Do keep whatever part you're not using covered with a dampish cloth; it surface-dries much faster than Baker's Clay. It's so finely textured it can almost pick up the pattern of your finger prints! For the medallions, I just rolled it out 1/4" [about 5mm] thick, cut out circles, dried them [or baked them, I can't remember], then painted them with ordinary acrylic paints and added a bit of glitter.)

Life, the Universe, and Forgotten Ornaments. Let's not cling to what is over.


  1. Like you said, "Yey for new beginnings." So what are you going to do that's new. I'll be watching....

  2. It really CAN pick up fingerprints. I know this because I have one that I pressed my baby boy's hand into about the same time you were making your ornament. ;-) And it has been living broken in a box for years but I can't bear to part with it because...well Baby Handprint...seems like maybe I also cling? ;-)
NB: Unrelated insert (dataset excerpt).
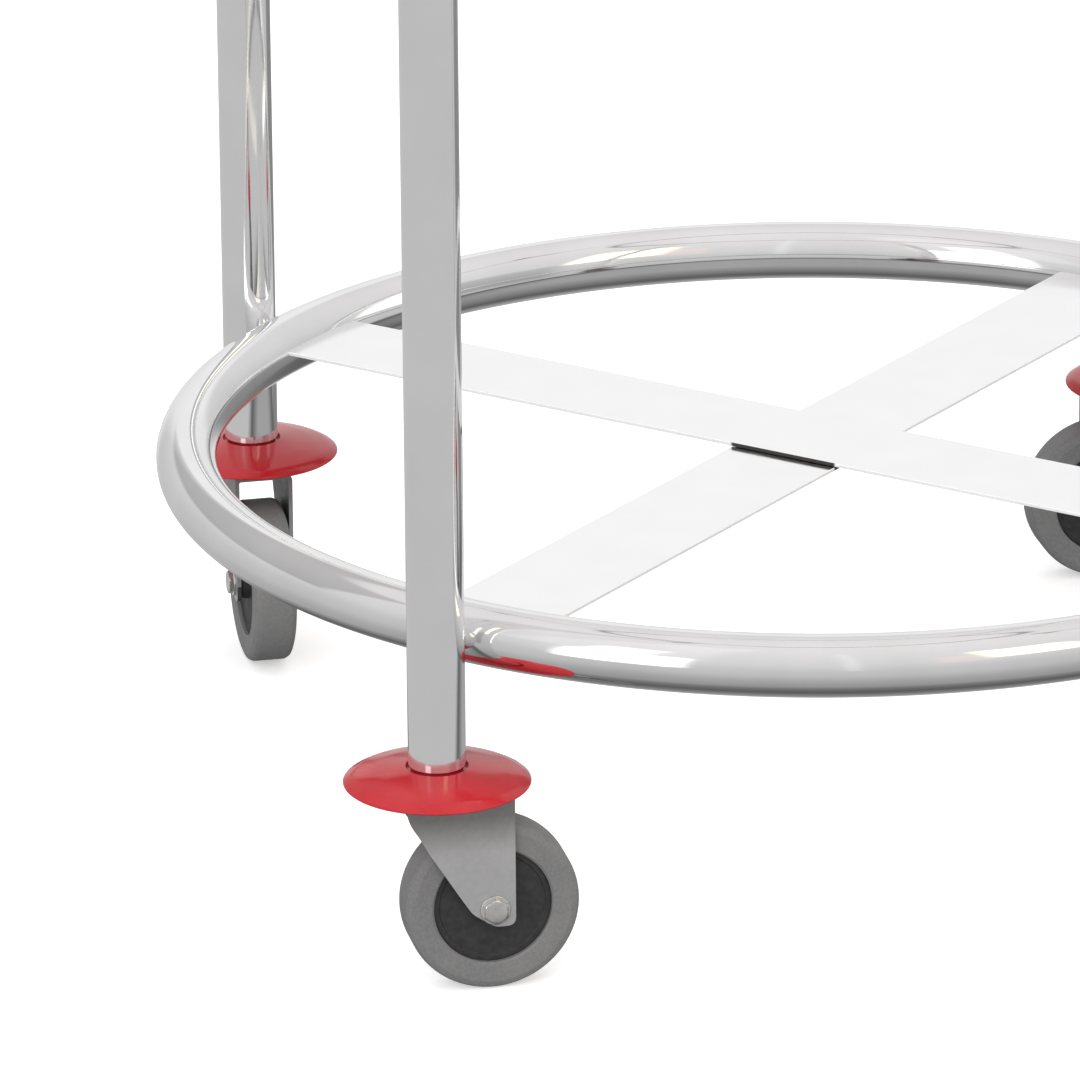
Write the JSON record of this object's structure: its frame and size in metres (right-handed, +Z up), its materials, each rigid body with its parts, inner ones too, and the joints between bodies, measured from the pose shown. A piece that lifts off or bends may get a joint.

    Actually I've been learning the last few years that if you have loads of change foisted on you then you eventually just have to get better at accepting change and not clinging if only to maintain sanity. Good lessons.

    I recently read (maybe in an Alexandra Stoddard book) something about seeing change as "a well-lived chapter" and somehow I quite like it put that way. Perhaps the book lover in you might too?

  3. @Bonnie: what am I doing that's new? Wait and see... :)

    @Heather: I think there's a definite difference between clinging to what's past and fondly remembering it. Your saving your boy's handprint comes under the latter.
    "A well-lived chapter"... I like that.

  4. Here Here, or is it Hear Hear...:-) In with the new! I think I need to check our poor tree sitting forlornly in the back yard now...I thought I heard a bell tinkling when Thomas took it out back...but couldn't see anything...need to double check...maybe it was the tree "speaking" to me! LOL

  5. Ah yes, the voice of the tree...
    And I never know if it's "hear, hear" or "here, here" either. Hmm.